→ **PROBLEM REQUIREMENTS**
Only one stretch of the data below should be repeated: the lines from the line containing "What bpy script" through the line containing "slot towards +Y.", inclusive, exactly as they are.

→ **DATA SHOWN**
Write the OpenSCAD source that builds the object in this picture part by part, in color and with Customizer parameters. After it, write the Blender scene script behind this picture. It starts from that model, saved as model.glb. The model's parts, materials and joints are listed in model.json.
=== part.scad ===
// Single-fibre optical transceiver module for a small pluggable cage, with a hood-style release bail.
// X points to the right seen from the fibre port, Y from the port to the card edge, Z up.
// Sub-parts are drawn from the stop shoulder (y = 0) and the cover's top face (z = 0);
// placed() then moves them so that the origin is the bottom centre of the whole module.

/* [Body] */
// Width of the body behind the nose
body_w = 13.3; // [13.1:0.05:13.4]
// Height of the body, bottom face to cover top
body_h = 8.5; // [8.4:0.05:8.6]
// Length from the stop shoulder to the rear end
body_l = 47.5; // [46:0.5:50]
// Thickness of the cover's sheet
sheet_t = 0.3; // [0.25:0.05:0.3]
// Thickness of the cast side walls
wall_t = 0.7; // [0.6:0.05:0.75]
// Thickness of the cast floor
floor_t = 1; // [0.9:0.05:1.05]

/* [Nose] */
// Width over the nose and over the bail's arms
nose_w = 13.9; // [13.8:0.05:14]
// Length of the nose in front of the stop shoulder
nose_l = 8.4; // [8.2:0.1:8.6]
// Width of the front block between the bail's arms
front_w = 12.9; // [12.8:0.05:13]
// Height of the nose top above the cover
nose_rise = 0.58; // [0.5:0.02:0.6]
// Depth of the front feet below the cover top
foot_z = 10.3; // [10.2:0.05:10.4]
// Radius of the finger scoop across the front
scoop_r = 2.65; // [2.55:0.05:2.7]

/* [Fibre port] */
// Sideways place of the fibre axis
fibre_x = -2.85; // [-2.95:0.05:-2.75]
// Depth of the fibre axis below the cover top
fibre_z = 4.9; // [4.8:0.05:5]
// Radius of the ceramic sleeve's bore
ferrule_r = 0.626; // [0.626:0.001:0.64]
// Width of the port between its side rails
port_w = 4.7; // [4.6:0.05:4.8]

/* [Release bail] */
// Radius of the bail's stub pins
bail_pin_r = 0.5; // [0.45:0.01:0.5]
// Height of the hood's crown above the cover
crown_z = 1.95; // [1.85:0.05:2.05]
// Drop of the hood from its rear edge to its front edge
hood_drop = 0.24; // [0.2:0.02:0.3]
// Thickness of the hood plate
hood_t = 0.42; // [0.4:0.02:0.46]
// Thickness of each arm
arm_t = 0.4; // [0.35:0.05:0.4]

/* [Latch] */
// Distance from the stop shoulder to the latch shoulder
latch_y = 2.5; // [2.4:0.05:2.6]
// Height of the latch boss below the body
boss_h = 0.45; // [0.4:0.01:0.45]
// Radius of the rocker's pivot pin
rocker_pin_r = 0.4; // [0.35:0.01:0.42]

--

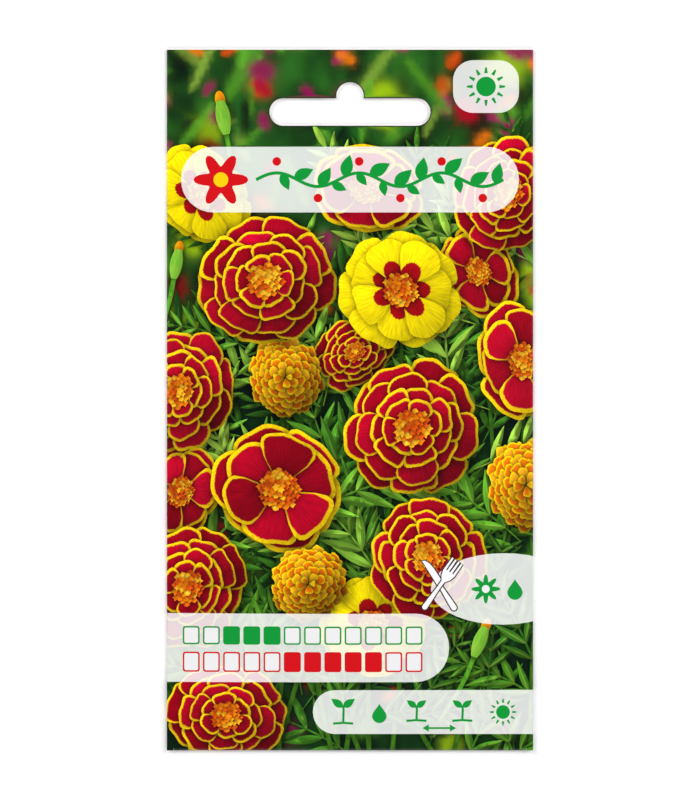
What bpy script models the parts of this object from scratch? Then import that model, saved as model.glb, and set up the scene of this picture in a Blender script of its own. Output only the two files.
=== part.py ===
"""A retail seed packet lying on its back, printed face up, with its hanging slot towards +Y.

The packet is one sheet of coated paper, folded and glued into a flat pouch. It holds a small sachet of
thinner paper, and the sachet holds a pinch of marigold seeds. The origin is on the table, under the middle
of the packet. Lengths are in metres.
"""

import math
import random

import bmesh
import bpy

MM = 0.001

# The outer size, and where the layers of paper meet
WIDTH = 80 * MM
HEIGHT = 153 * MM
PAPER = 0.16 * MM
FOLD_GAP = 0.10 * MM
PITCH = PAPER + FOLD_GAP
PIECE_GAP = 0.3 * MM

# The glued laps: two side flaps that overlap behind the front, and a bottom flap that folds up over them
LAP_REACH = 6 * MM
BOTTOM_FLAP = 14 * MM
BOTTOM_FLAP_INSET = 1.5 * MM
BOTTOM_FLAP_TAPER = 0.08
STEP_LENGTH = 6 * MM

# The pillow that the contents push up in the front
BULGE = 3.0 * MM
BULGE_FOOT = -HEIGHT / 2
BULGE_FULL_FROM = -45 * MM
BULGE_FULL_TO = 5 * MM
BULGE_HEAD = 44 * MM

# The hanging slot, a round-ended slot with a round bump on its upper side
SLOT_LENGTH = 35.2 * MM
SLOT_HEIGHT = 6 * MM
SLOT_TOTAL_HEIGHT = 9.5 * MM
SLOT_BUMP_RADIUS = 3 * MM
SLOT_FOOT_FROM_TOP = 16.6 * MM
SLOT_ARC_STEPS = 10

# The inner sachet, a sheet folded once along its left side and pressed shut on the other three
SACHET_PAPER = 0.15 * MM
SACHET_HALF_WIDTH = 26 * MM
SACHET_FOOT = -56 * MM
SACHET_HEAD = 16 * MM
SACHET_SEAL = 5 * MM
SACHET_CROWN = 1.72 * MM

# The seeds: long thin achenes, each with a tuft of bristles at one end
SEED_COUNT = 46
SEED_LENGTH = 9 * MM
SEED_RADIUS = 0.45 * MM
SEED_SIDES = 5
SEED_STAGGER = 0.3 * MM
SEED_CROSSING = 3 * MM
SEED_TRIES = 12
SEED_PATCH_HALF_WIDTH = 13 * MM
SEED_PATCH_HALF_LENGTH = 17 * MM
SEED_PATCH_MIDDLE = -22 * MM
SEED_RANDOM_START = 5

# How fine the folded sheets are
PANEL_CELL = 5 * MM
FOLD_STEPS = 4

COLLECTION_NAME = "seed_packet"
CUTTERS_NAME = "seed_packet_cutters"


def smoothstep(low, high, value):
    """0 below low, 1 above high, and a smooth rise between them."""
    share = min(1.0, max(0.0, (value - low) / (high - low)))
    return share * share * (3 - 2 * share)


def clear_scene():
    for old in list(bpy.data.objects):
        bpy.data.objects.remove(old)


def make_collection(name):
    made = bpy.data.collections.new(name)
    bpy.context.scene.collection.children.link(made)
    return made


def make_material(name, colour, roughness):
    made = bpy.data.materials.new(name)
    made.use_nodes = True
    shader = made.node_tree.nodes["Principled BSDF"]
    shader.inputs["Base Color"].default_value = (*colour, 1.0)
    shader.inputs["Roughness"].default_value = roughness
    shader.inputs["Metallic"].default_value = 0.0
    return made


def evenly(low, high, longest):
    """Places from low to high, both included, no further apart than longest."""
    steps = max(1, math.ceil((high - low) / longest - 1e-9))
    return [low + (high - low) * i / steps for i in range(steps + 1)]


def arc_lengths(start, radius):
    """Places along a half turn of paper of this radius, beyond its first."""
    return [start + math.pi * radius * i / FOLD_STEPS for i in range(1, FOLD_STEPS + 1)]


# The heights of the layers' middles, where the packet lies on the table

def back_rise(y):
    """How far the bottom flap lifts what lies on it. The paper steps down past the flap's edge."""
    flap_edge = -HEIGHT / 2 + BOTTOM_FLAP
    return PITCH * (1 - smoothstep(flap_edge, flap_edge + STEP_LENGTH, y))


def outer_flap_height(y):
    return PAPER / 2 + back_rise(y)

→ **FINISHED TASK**
What bpy script models the parts of this object from scratch? Then import that model, saved as model.glb, and set up the scene of this picture in a Blender script of its own. Output only the two files.
=== part.py ===
"""A retail seed packet lying on its back, printed face up, with its hanging slot towards +Y.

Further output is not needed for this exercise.